Roma è una città che ti avvolge con la sua magia, quella magia che trovi in ogni angolo e ha questo fascino senza tempo che però ti distrae perché è talmente bella che ti immergi nelle sue bellezze, il modo di vivere, le persone che incontri. Io ricordo che ero più affascinata del vivere a Roma che nel proseguire i miei  sogni. Poi sono arrivata a Milano che è un po’ l’Eldorado, dove  si pensa soltanto a produrre, a lavorare e a raggiungere degli obiettivi ed è una città molto competitiva. Però camminare per le strade di Roma è un’esperienza sensazionale, fatta di suoni, di profumi, architetture e ti ritrovi spesso a deviare da un percorso che avevi pianificato per esplorare ogni vicolo nascosto di questa città meravigliosa che io ho nel cuore e che è un museo a cielo aperto.
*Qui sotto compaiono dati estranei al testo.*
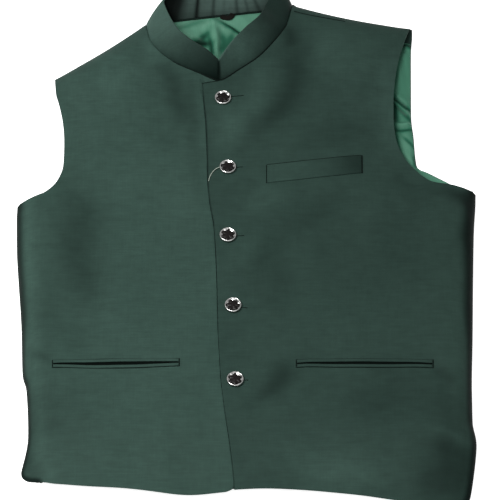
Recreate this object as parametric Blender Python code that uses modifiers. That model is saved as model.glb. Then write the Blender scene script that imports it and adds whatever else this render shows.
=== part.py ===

In quale quartiere di Roma hai vissuto?

Ho abitato in varie zone, dalla Balduina a Prati. Poi Prati Fiscali e Montesacro.

La cucina romana ti ha conquistata?

Non mi ci far pensare. Io amo la cucina romana e anche quella pugliese. Il quartiere che calpestavo di più in cerca di una trattoria tipica è il Testaccio che per me è un quartiere autentico, con quell’anima verace, con una vivace scena culinaria. Me lo ricordo bene il Testaccio con le sue trattorie e i piatti tipici romani. E poi i mercati che sono unici, come Porta Portese la domenica che è meraviglioso. Ed è anche un’esperienza di vita perché le persone che incontri sono da conoscere, da ascoltare. Io poi da giornalista ascolto tante storie ed è Roma che mi ha insegnato ad ascoltarle tutte ed apprendere da ognuna perché si può imparare dall’imprenditore di successo come dalla chiromante o come si può imparare dal senza tetto. Per cui Roma ti da molto dal punto di vista dell’umanità a mio avviso.